Intanto quantifichiamo il fenomeno: sono 35 le concessioni di estrazione di idrocarburi, 9 d’esse sono inattive, improduttive, sospese; le altre 26, tutte invece attive, sono distribuite tra il mare Adriatico, il mare Ionio e il canale di Sicilia, per un totale di 79 piattaforme e 463 pozzi. I permessi di ricerca ancora vigenti e che dunque adesso non dureranno solo 6 anni, con massimo 2 proroghe di 3 anni ciascuna, per un totale di 12 anni, ma permanentemente sono 9. 4 nell’alto Adriatico, 2 nell’Adriatico centrale, di fronte alle coste abruzzesi, 1 in Sicilia, tra Pachino e Pozzallo, 1 di fronte alla costa di Sibari, in Calabria.

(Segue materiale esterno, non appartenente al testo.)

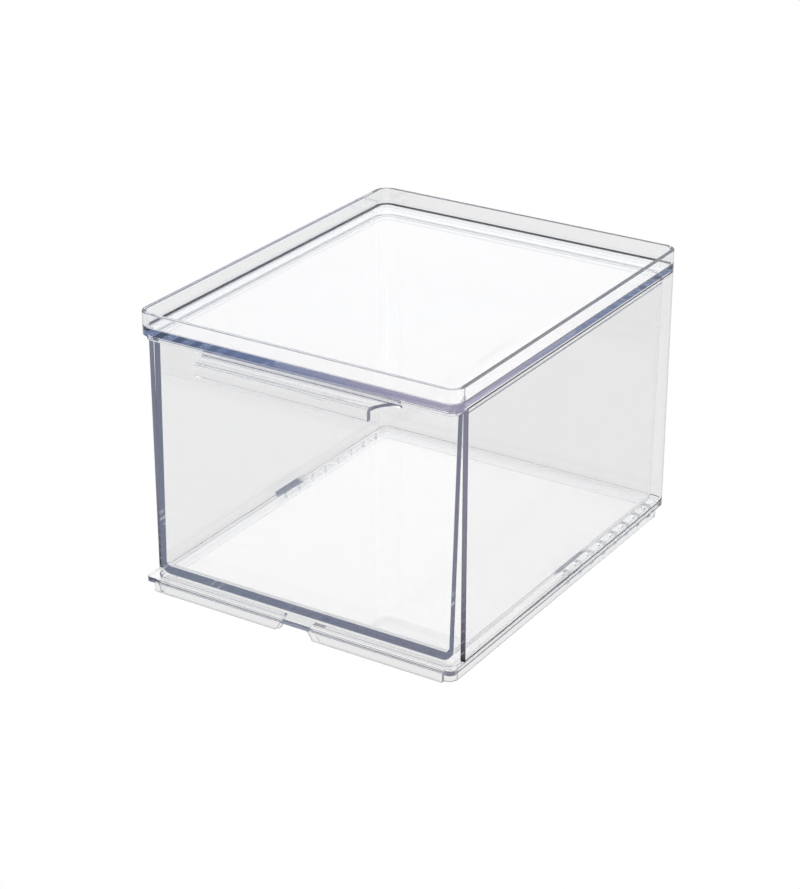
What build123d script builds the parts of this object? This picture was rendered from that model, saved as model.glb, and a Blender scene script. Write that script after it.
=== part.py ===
from build123d import *
import math
import os

# Stackable drawer box in clear moulded plastic: a housing open at the front, made of a base, a
# U-shaped wall sleeve and a rimmed lid, with a pull-out drawer. Millimetres. X is the width, the
# front with the handle faces -Y, +Z is up. The origin is on the table, under the middle of the
# whole footprint.

# ---- lid and stacking rim ----
lid_width = 160.0
lid_depth = 194.0
lid_thickness = 3.2
edge_radius = 6.5            # upright corners of the lid, and back corners of sleeve and base
rim_height = 7.3             # stacking rim above the lid's plate
rim_thickness = 2.0
rim_root_fillet = 0.8
locating_height = 2.2        # rib under the lid, inside the sleeve
locating_thickness = 1.8
locating_clearance = 0.2
locating_radius = 4.0        # upright corners of that rib, outside
header_setback = 1.2         # front run of that rib, behind the lid's front
soft_edge = 0.4              # rounding of free moulded edges

# ---- wall sleeve ----
sleeve_thickness = 2.4
sleeve_height = 115.5
sleeve_setback = 8.0         # front edges of the side walls, behind the lid's front

# ---- base with foot ring ----
base_thickness = 2.2
base_lip = 2.2               # the base reaches this far in front of the lid
lip_corner_radius = 3.0
foot_height = 6.5            # stacking foot ring under the base
foot_thickness = 2.0
foot_corner_radius = 5.0
foot_root_fillet = 0.6
stacking_clearance = 0.5     # foot ring inside the rim of the box below
apron_height = 4.3           # apron under the front of the lip, ahead of the rim of the box below
apron_thickness = 1.8
apron_root_fillet = 1.5
apron_end_gap = 5.0          # bare stretch of lip at each end of the apron
notch_half_width = 7.2       # trapezoid notch in apron and foot ring, at its top
notch_slope = 0.58           # the notch widens by this much on each side per unit of depth
gusset_count = 8             # gussets inside the foot ring on each side, rear half only
gusset_pitch = 11.25
gusset_thickness = 3.0
gusset_reach = 4.0
gusset_drop = 4.5
last_gusset_from_back = 12.0

# ---- drawer ----
running_gap = 0.5            # drawer floor above the base
head_gap = 0.6               # drawer top below the lid's locating rib
drawer_side_gap = 0.6        # drawer's side to the sleeve, at the top
drawer_side_draft = 0.6      # degrees, narrower towards the floor
drawer_back_gap = 3.2        # drawer's back to the sleeve's back wall, at the top
drawer_wall = 2.2
drawer_floor = 2.2
drawer_corner_radius = 8.0   # upright back corners, outside
drawer_bottom_radius = 5.0   # along the bottom edges, outside
drawer_inner_radius = 2.8
front_thickness = 2.2
front_lean = 1.9             # degrees, the top of the front leans back
front_behind_lip = 6.6       # foot of the drawer's front, behind the front of the base's lip

# ---- pull handle ----
handle_reach = 17.1          # forward of the front panel's top
handle_thickness = 2.1
handle_rise = 1.0            # the shelf climbs this much towards its nose
handle_hollow = 0.5          # hollow of the shelf's underside
handle_drop = 6.2            # nose down to the lip's edge
handle_lip_width = 86.0
handle_root_width = 98.0
flare_run = 13.3             # from the nose back to where the flared ends are widest
flare_hollow = 1.5
handle_nose_radius = 2.2
handle_lip_radius = 0.7
handle_root_fillet = 2.4

# ---- working values ----
cut_overrun = 1.0            # cutters run this far past the faces they open
tiny = 0.0001                # two heights closer than this are the same

# ---- heights and depths that follow from those ----
base_bottom = foot_height
base_top = base_bottom + base_thickness
lid_bottom = base_top + sleeve_height
lid_top = lid_bottom + lid_thickness
rim_top = lid_top + rim_height
drawer_bottom = base_top + running_gap
drawer_top = lid_bottom - locating_height - head_gap
drawer_height = drawer_top - drawer_bottom
drawer_top_width = lid_width - 2 * (sleeve_thickness + drawer_side_gap)
lean_run = drawer_height * math.tan(math.radians(front_lean))
draft_run = drawer_height * math.tan(math.radians(drawer_side_draft))

# The footprint runs from the handle's nose to the lid's back, and the origin is in its middle.
nose_ahead_of_foot = handle_reach - lean_run
footprint_depth = lid_depth + base_lip - front_behind_lip + nose_ahead_of_foot
lid_back = footprint_depth / 2
lid_front = lid_back - lid_depth
lip_front = lid_front - base_lip
sleeve_front = lid_front + sleeve_setback
front_foot = lip_front + front_behind_lip
front_top = front_foot + lean_run
handle_nose = front_top - handle_reach
drawer_back = lid_back - sleeve_thickness - drawer_back_gap


def block(x0, x1, y0, y1, z0, z1):
    """Straight block between two opposite corners, for trimming."""
    return Pos((x0 + x1) / 2, (y0 + y1) / 2, (z0 + z1) / 2) * Box(x1 - x0, y1 - y0, z1 - z0)


def rounded_plate(half_width, front, back, bottom, height, front_radius, back_radius):
    """Plate symmetric about X = 0 with rounded upright corners at its front and back."""
    with BuildSketch() as plan:
        Polygon((-half_width, front), (half_width, front), (half_width, back), (-half_width, back),
                align=None)
        corners = plan.vertices().group_by(Axis.Y)
        fillet(corners[0], front_radius)
        rear = plan.vertices().group_by(Axis.Y)[-1]
        fillet(rear, back_radius)
    return Pos(0, 0, bottom) * extrude(plan.sketch, height)


def ring(half_width, front, back, bottom, height, radius, thickness):
    """Closed upright wall of one thickness that follows a rounded rectangle."""
    outer = rounded_plate(half_width, front, back, bottom, height, radius, radius)
    inner = rounded_plate(half_width - thickness, front + thickness, back - thickness,
                          bottom - cut_overrun, height + 2 * cut_overrun,
                          radius - thickness, radius - thickness)
    return outer - inner


def edges_at_height(solid, height):
    """Edges that lie flat at one height."""
    return solid.edges().filter_by(lambda e: abs(e.bounding_box().min.Z - height) < tiny
                                   and abs(e.bounding_box().max.Z - height) < tiny)


def save(solid, node):
    solid.label = node
    export_step(solid, f"parts/{node}.step")


def make_lid():
    """Lid: plate, stacking rim all round it, and a locating rib below that drops inside the sleeve."""
    lid = rounded_plate(lid_width / 2, lid_front, lid_back, lid_bottom, rim_top - lid_bottom,
                        edge_radius, edge_radius)
    inner_radius = edge_radius - rim_thickness
    lid = lid - rounded_plate(lid_width / 2 - rim_thickness, lid_front + rim_thickness,
                              lid_back - rim_thickness, lid_top, rim_height + cut_overrun,
                              inner_radius, inner_radius)
    lid = fillet(edges_at_height(lid, lid_top), rim_root_fillet)
    lid = fillet(edges_at_height(lid, rim_top), soft_edge)
    rib_inset = sleeve_thickness + locating_clearance
    rib = ring(lid_width / 2 - rib_inset, lid_front + header_setback, lid_back - rib_inset,
               lid_bottom - locating_height, locating_height, locating_radius, locating_thickness)
    rib = fillet(edges_at_height(rib, lid_bottom - locating_height), soft_edge)
    return lid + rib


def make_sleeve():
    """Both side walls and the back in one U-shaped moulding with rounded back corners."""
    sleeve = ring(lid_width / 2, lid_front, lid_back, base_top, sleeve_height,
                  edge_radius, sleeve_thickness)
    sleeve = sleeve - block(-lid_width, lid_width, lid_front - cut_overrun, sleeve_front,
                            base_top - cut_overrun, lid_bottom + cut_overrun)
    front_edges = sleeve.edges().filter_by(Axis.Z).group_by(Axis.Y)[0]
    return fillet(front_edges, soft_edge)


def root_strip(x0, x1, y0, y1, radius):
    """Hollow-sided strip that fills the corner between the base's underside and an upright at y0."""
    with BuildSketch(Plane.YZ) as section:
        with BuildLine():
            hollow = RadiusArc((y0, base_bottom - radius), (y1, base_bottom), radius)
            Polyline(hollow @ 1, (y0, base_bottom), hollow @ 0)
        make_face()
    return Pos(x0, 0, 0) * extrude(section.sketch, x1 - x0)


def make_base():
    """Base: plate with a front lip and apron, stacking foot ring with a notch, and gussets inside it."""
    plate = rounded_plate(lid_width / 2, lip_front, lid_back, base_bottom, base_thickness,
                          lip_corner_radius, edge_radius)
    plate = fillet(edges_at_height(plate, base_top), soft_edge)

    foot_inset = rim_thickness + stacking_clearance
    foot_side = lid_width / 2 - foot_inset
    foot_front = lid_front + foot_inset
    foot_back = lid_back - foot_inset
    foot = ring(foot_side, foot_front, foot_back, 0, foot_height, foot_corner_radius, foot_thickness)
    foot = fillet(edges_at_height(foot, 0), soft_edge)
    base = plate + foot
    roots = edges_at_height(base, base_bottom).filter_by(
        lambda e: abs(e.center().X) < foot_side + tiny
        and foot_front - tiny < e.center().Y < foot_back + tiny)
    base = fillet(roots, foot_root_fillet)

    apron_half = lid_width / 2 - apron_end_gap
    apron_back = lip_front + apron_thickness
    apron = block(-apron_half, apron_half, lip_front, apron_back, base_bottom - apron_height, base_bottom)
    apron = fillet(edges_at_height(apron, base_bottom - apron_height), soft_edge)
    base = base + apron
    base = base + root_strip(-apron_half, apron_half, apron_back, apron_back + apron_root_fillet,
                             apron_root_fillet)

    notch_bottom = notch_half_width + notch_slope * foot_height
    outline = Plane.XZ * Polygon((-notch_half_width, base_bottom), (notch_half_width, base_bottom),
                                 (notch_bottom, 0), (-notch_bottom, 0), align=None)
    notch_run = foot_front + foot_thickness + foot_root_fillet - lip_front
    base = base - Pos(0, lip_front, 0) * extrude(outline, notch_run, both=True)

    gusset_side = foot_side - foot_thickness
    for side in (-1, 1):
        for i in range(gusset_count):
            y = lid_back - last_gusset_from_back - i * gusset_pitch
            outline = Plane.XZ * Polygon((side * gusset_side, base_bottom),
                                         (side * (gusset_side - gusset_reach), base_bottom),
                                         (side * gusset_side, base_bottom - gusset_drop), align=None)
            base = base + Pos(0, y, 0) * extrude(outline, gusset_thickness / 2, both=True)
    return base


def drafted_block(half_width, front, back, bottom, height, corner_radius):
    """Block that widens upwards by the draft, with rounded upright back corners."""
    with BuildSketch() as plan:
        Polygon((-half_width, front), (half_width, front), (half_width, back), (-half_width, back),
                align=None)
        fillet(plan.vertices().group_by(Axis.Y)[-1], corner_radius)
    return Pos(0, 0, bottom) * extrude(plan.sketch, height, taper=-drawer_side_draft)


def ahead_of_front(offset):
    """Everything in front of the leaning plane that lies this far behind the drawer front's face."""
    reach = 3 * drawer_height
    cutter = block(-lid_width, lid_width, -reach, offset, -reach, reach)
    return Pos(0, front_foot, drawer_bottom) * Rot(X=-front_lean) * cutter


def make_handle():
    """Pull handle: a shelf off the front's top edge that climbs to a down-turned lip, with flared ends."""
    nose_top = drawer_top + handle_rise
    lip_bottom = nose_top - handle_drop
    lip_back = handle_nose + handle_thickness
    root_under = drawer_top - handle_thickness
    root = front_top + front_thickness / 2
    with BuildSketch(Plane.YZ) as section:
        with BuildLine():
            top = ThreePointArc((root, drawer_top),
                                ((root + handle_nose) / 2, drawer_top + handle_rise / 4),
                                (handle_nose, nose_top))
            lip = Polyline(top @ 1, (handle_nose, lip_bottom), (lip_back, lip_bottom),
                           (lip_back, nose_top - handle_thickness))
            under = ThreePointArc(lip @ 1, ((lip_back + front_top - handle_root_fillet) / 2,
                                            (nose_top - handle_thickness + root_under) / 2
                                            + handle_hollow),
                                  (front_top - handle_root_fillet, root_under))
            Polyline(under @ 1, (front_top, root_under - handle_root_fillet),
                     (root, root_under - handle_root_fillet), (root, drawer_top))
        make_face()
        nose = section.vertices().sort_by_distance((handle_nose, nose_top, 0))[0]
        fillet(nose, handle_nose_radius)
        lip_edge = section.vertices().group_by(Axis.Y)[0]
        fillet(lip_edge, handle_lip_radius)
    bar = extrude(section.sketch, handle_root_width, both=True)
    half_lip = handle_lip_width / 2
    half_root = handle_root_width / 2
    flare_end = handle_nose + flare_run
    middle = (handle_nose + flare_end) / 2
    waist = (half_lip + half_root) / 2 - flare_hollow
    with BuildSketch() as plan:
        with BuildLine():
            right = ThreePointArc((half_lip, handle_nose), (waist, middle), (half_root, flare_end))
            left = ThreePointArc((-half_root, flare_end), (-waist, middle), (-half_lip, handle_nose))
            Polyline(right @ 1, (half_root, root), (-half_root, root), left @ 0)
            Line(left @ 1, right @ 0)
        make_face()
    return bar & extrude(plan.sketch, rim_top)


def make_drawer():
    """Drawer: tray with drafted walls and rounded lower edges, leaning front, and the pull handle."""
    overrun = 4 * drawer_bottom_radius
    low_half = drawer_top_width / 2 - draft_run
    low_back = drawer_back - draft_run
    outside = drafted_block(low_half, front_foot - overrun, low_back, drawer_bottom, drawer_height,
                            drawer_corner_radius)
    outside = fillet(edges_at_height(outside, drawer_bottom), drawer_bottom_radius)
    outside = outside - ahead_of_front(0)
    floor_top = drawer_bottom + drawer_floor
    inner_corner = drawer_corner_radius - drawer_wall
    inside = drafted_block(low_half - drawer_wall, front_foot - overrun, low_back - drawer_wall,
                           floor_top, drawer_height, inner_corner)
    inside = inside - ahead_of_front(front_thickness)
    inside = fillet(edges_at_height(inside, floor_top), drawer_inner_radius)
    tray = outside - inside
    tray = fillet(edges_at_height(tray, drawer_top), soft_edge)
    return tray + make_handle()


os.makedirs("parts", exist_ok=True)
save(make_lid(), "top_lid")
save(make_sleeve(), "wall_sleeve")
save(make_base(), "base_plate")
save(make_drawer(), "drawer_tray")
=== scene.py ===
# %% [markdown]
# # A clear drawer box, dressed for its portrait
#
# The object is a stackable drawer box moulded in clear plastic. Its shapes come from the CAD
# frame and stay as they are. What this lesson adds is the look: how clear plastic bends and
# drinks light, the small marks that moulding leaves, and a bright plain studio.
# Clear plastic has hardly any colour of its own. The eye finds it by its edges, so most of
# the work goes into what light does inside a long thin plate.

# %% Load the frame
import bpy
import numpy as np
from mathutils import Matrix, Vector

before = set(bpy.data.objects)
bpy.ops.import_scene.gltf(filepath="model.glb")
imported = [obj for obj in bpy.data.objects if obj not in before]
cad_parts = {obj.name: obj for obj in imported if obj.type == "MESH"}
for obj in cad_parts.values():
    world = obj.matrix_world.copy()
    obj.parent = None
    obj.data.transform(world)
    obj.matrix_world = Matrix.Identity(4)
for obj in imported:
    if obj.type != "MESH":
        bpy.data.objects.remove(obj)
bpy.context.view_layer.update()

MM = 0.001
print("pieces:", sorted(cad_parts))

# %% [markdown]
# ## Three small helpers
#
# Screen colours are written as hex codes in sRGB, while the renderer wants linear light, so one
# function turns one into the other. A second function adds a shader node with its settings and
# its links in one call, which keeps every material readable as a list of steps. A third fills a
# colour ramp, which the plastic's haze and the room's light both use.

# %% Helpers for colours and nodes
def linear(hex_code, gain=1.0):
    """sRGB hex to linear RGBA: each channel is divided by 12.92 when dark, else raised to 2.4."""
    channel = np.array([int(hex_code[i:i + 2], 16) for i in (1, 3, 5)]) / 255
    light = np.where(channel <= 0.04045, channel / 12.92, ((channel + 0.055) / 1.055) ** 2.4)
    return (*(gain * light).tolist(), 1.0)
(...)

Da tali giacimenti si ricava il 27% del totale del gas e il 9% del greggio estratti dal nostro territorio; la produzione d’essi, rispetto al fabbisogno nazionale incide per meno dell’1% per il petrolio e del 3% per il gas. L’Ufficio minerario per gli idrocarburi e le georisorse del Ministero dello Sviluppo Economico stima rimangano riserve certe, sotto i fondali marini italiani, sufficienti a soddisfare il fabbisogno di petrolio per solo 7 settimane e quello di gas per appena 6 mesi.

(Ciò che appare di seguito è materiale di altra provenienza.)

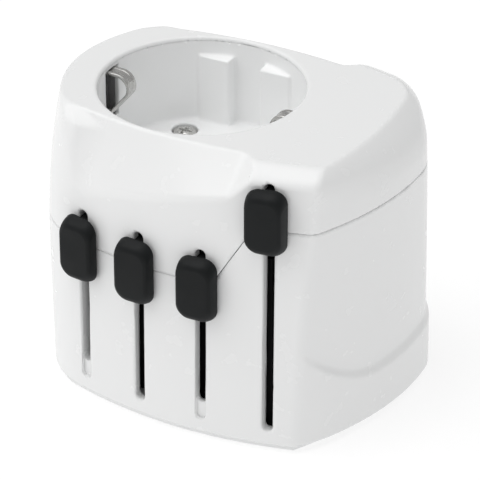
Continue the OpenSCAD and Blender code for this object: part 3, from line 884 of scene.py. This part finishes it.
def add_floor():
    mesh = bpy.data.meshes.new("floor")
    size = 6.0
    low = -0.00005  # just under the base, so that the two do not meet
    corners = [(-size, -size, low), (size, -size, low), (size, size, low), (-size, size, low)]
    mesh.from_pydata(corners, [], [(0, 1, 2, 3)])
    floor = bpy.data.objects.new("floor", mesh)
    bpy.context.scene.collection.objects.link(floor)
    material, tree, shader, place = new_material("floor_white")
    cloud = noise(tree, place, 3, 2)
    tree.links.new(tint(tree, cloud, (0.40, 0.40, 0.40), (0.41, 0.41, 0.41)),
                   shader.inputs["Base Color"])
    shader.inputs["Roughness"].default_value = 0.9
    shader.inputs["Specular IOR Level"].default_value = 0.1
    shader.inputs["Emission Color"].default_value = (1, 1, 1, 1)
    shader.inputs["Emission Strength"].default_value = 0.66
    mesh.materials.append(material)


def add_world(strength):
    world = bpy.data.worlds.new("studio")
    bpy.context.scene.world = world
    world.use_nodes = True
    background = next(n for n in world.node_tree.nodes if n.type == "BACKGROUND")
    background.inputs["Color"].default_value = (1, 1, 1, 1)
    background.inputs["Strength"].default_value = strength


def add_softbox(name, place, size, power):
    """A square area light that looks at the object."""
    light = bpy.data.lights.new(name, "AREA")
    light.size = size
    light.energy = power
    lamp = bpy.data.objects.new(name, light)
    bpy.context.scene.collection.objects.link(lamp)
    lamp.location = place
    aim = Vector((0.008, 0, 0.03)) - lamp.location
    lamp.rotation_euler = aim.to_track_quat("-Z", "Y").to_euler()


def add_camera():
    """Long-lens camera above the object, turned towards its overhanging end."""
    azimuth, elevation = math.radians(28.29), math.radians(30.12)
    distance = 0.6242
    target = Vector((8.04, 0, 27.5)) * MM
    back = Vector((math.sin(azimuth) * math.cos(elevation),
                   -math.cos(azimuth) * math.cos(elevation),
                   math.sin(elevation)))
    data = bpy.data.cameras.new("camera")
    data.sensor_width = 36
    data.lens = 246.75
    data.clip_start = 0.01
    camera = bpy.data.objects.new("camera", data)
    bpy.context.scene.collection.objects.link(camera)
    camera.location = target + back * distance
    camera.rotation_euler = (-back).to_track_quat("-Z", "Y").to_euler()
    bpy.context.scene.camera = camera


add_camera()
materials = make_materials()
dress_cad_nodes(materials)
make_shells(materials)
make_knobs(materials)
make_clips(materials)
make_screws(materials)
make_base(materials)
make_eu_pins(materials)
make_aus_blades(materials)
make_us_pins(materials)
make_uk_pins(materials)
add_floor()
add_world(0.44)
add_softbox("key", (-0.55, -0.43, 1.22), 1.6, 11.5)
add_softbox("overhead", (0.22, -0.06, 1.38), 1.0, 3.2)
bpy.context.scene.view_settings.view_transform = "Standard"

I fautori delle trivellazioni battono sul tasto della difesa dei posti di lavoro. Il segretario dei chimici della Cgil, Emilio Miceli, afferma che votare “no” tutelerebbe migliaia di posti di lavoro, nella provincia di Ravenna parlano di 7 mila persone impiegate nel settore dell’offshore. I sostenitori del “sì” dicono che non si determinerà alcuna cessazione immediata delle attività di estrazione, che proseguirebbero fino alla loro scadenza in un arco di tempo che oscilla da un minimo di 1 anno e 3 mesi a un massimo di 11 anni: una vita residua media di 5/6 anni che sarebbe più che sufficiente per riqualificare il settore, che, fra l’altro, assicura una produzione già adesso, come sopra detto, bassa.

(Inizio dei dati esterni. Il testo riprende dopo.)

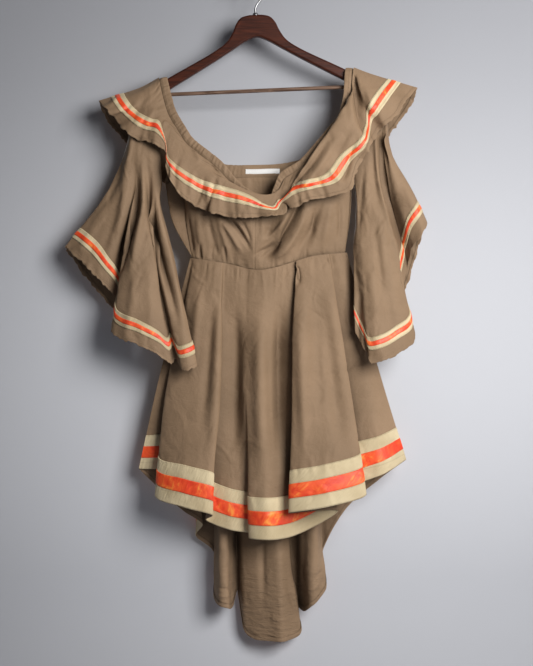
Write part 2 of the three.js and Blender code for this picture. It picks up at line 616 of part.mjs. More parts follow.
const casing = wallBetween(casingGrid, casingNormals, -casingThick / 2, casingThick / 2, {
  closed: true,
  outward: -1,
});
addPiece('neck_casing', casing, 'cloth');
addCloth('bodice_front', bodiceLines(bodiceFront), shares(0, 0.25, 0.5, 0.75, 1), { per: 2 });
addCloth('bodice_back', bodiceLines(bodiceBack), shares(0, 0.33, 0.66, 1), { per: 2, outward: 1 });

const flounceRows = [...shares(0, 0.4, 0.75), ...trimRows, hemRow];
const front = addCloth('flounce_front', flounceLines(flounceFront, false), flounceRows, { per: 2 });
addTrim('flounce_front', front, 3, ribbonSatin);
const back = addCloth('flounce_back', flounceLines(flounceBack, true), flounceRows, { per: 2, outward: 1 });
addTrim('flounce_back', back, 3, ribbonSatin);

const sleeveRows = [...shares(0, 0.15, 0.3, 0.46, 0.64, 0.82), ...trimRows, hemRow];
for (const side of ['left', 'right']) {
  const outward = side === 'left' ? -1 : 1;
  const sleeve = addCloth(`sleeve_${side}`, sleeveLines(side), sleeveRows, { per: 2, closed: true, outward });
  addTrim(`sleeve_${side}`, sleeve, 6, ribbonSatin);
}

const skirtRows = [...shares(0, 0.15, 0.32, 0.5, 0.68, 0.85), trimRows[0], hemRow];
const skirts = [
  { side: 'front', table: skirtFront, outward: -1 },
  { side: 'back', table: skirtBack, outward: 1 },
];
for (const { side, table, outward } of skirts) {
  const skirt = addCloth(`skirt_${side}`, skirtLines(table), skirtRows, { per: 3, outward });
  addTrim(`hem_band_${side}`, skirt, 6, bandSatin);
}

const labelGeometry = new THREE.BoxGeometry(label.wide, label.thick, label.high);
const labelPlace = place(label.x, label.z, 16 - casingThick / 2 - seamGap - label.thick / 2);
labelGeometry.translate(labelPlace.x, labelPlace.y, labelPlace.z);
addPiece('neck_label', labelGeometry, 'label');

export default dress;
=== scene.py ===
# Ruffle dress on a wooden hanger: its looks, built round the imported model, in metres, +Z up.
import math
import bpy
import numpy as np
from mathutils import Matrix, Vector


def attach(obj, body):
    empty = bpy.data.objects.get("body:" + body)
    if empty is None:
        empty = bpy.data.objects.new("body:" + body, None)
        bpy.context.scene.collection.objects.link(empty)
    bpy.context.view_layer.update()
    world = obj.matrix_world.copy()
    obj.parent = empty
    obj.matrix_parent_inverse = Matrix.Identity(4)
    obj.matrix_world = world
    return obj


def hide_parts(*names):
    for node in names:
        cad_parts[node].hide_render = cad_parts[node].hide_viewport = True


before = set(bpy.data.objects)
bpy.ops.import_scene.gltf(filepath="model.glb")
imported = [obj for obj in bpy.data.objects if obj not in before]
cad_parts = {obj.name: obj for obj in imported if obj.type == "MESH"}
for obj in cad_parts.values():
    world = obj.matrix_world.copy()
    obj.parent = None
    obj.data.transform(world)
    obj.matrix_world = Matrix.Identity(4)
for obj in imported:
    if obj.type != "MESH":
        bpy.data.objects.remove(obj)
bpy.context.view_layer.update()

scene = bpy.context.scene

# The tables give each place as the eye sees it from straight in front, in millimetres in the hanger's
# plane: x, z and then its own depth y. place() moves it along its line of sight to that depth.
eye = {"x": 23, "z": -646, "away": 2000}


def place(seen):
    seen = np.asarray(seen, float)
    x, z, y = seen[..., 0], seen[..., 1], seen[..., 2]
    scale = (eye["away"] + y) / eye["away"]
    return np.stack([eye["x"] + (x - eye["x"]) * scale, y, eye["z"] + (z - eye["z"]) * scale], axis=-1)


def seenFrom(points):
    scale = (eye["away"] + points[..., 1]) / eye["away"]
    x = eye["x"] + (points[..., 0] - eye["x"]) / scale
    z = eye["z"] + (points[..., 2] - eye["z"]) / scale
    return np.stack([x, z], axis=-1)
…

Considerando il sistema economico nel complesso, occorre sottolineare ancora il caso di Ravenna. Le estrazioni di acqua e gas dal sottosuolo stanno accelerando il fenomeno della subsidenza, vale a dire che sui fondali compresi tra i 4 e i 6 metri si sono prodotti abbassamenti superiori a 2 metri. Un danno grave per spiagge e suolo di una delle zone a più alto sviluppo turistico: la bellezza e il richiamo del paesaggio e delle attività di balneazione sono tra le nostre maggiori risorse. Il governo croato, dal lato opposto dell’Adriatico, ha bloccato ogni progetto di coltivazione per difendere il turismo.
Coloro che caldeggiano la durata a tempo indeterminato dei permessi di coltivazione e ricerca in mare giudicano prive di pericoli tali attività. Tuttavia la concessione “Rospo Mare”, di Eni ed Edison in Abruzzo, a pochi chilometri dalle Tremiti e a poche miglia dal parco marino di Punta Penne, ha causato in soli 8 anni due sversamenti e soltanto nel 2013 sono finiti in mare mille litri di idrocarburo, è stato sfiorato un disastro ambientale in Adriatico. Ed Eni ed Edison, nel caso di vigenza della norma sottoposta a referendum, possono aprire nuovi pozzi e piattaforme e andare avanti per tutto il tempo che ritengono, senza più alcun nuovo atto autorizzativo, alcun controllo pubblico e senza alcun vincolo di interesse ambientale da tutelare. E ciò che sta emergendo dall’inchiesta della procura di Potenza su disastro ambientale, rischi per la salute dei cittadini e ipotesi di corruzione, a causa delle concessioni di estrazione in Basilicata rilasciate alla Total, non tranquillizza certo sull’affidabilità di petrolieri e pubblici amministratori.
Quanti si oppongono all’art.1 della legge del 28 dicembre scorso, denunciano il fenomeno delle “acque di strato” contenenti idrocarburi, essendo estratte insieme ad essi, e che vengono rilasciate in mare con evidenti conseguenze di inquinamento delle acque.
Le piattaforme delle compagnie vanno da Termoli a Marina di Ragusa, da Gela a Marina di Ravenna e funzionano quasi tutte in remoto, telecomandate a distanza. “Decine di nuovi progetti offshore stanno nascendo davanti alle nostre coste, nonostante l’opposizione di coloro che vivono sul mare: comitati di cittadini, pescatori, ambientalisti. Secondo il governo questo porterà ricchezza e nuovi posti di lavoro. Noi vogliamo capire cosa si nasconda dietro questo business”, ha scritto su Indiegogo il giornalista Marcello Brecciaroli. Di certo c’è che tutta la comunità scientifica è ormai concorde nel ritenere che l’energia da giacimenti fossili ha prodotto danni gravissimi all’ambiente, alla prossima qualità della vita sul pianeta, alla sopravvivenza di intere specie viventi e sta causando preoccupanti mutamenti climatici e che se non si rimedierà con una radicale e urgente inversione di tendenza, essi risulteranno distruttivi per il futuro anche del genere umano.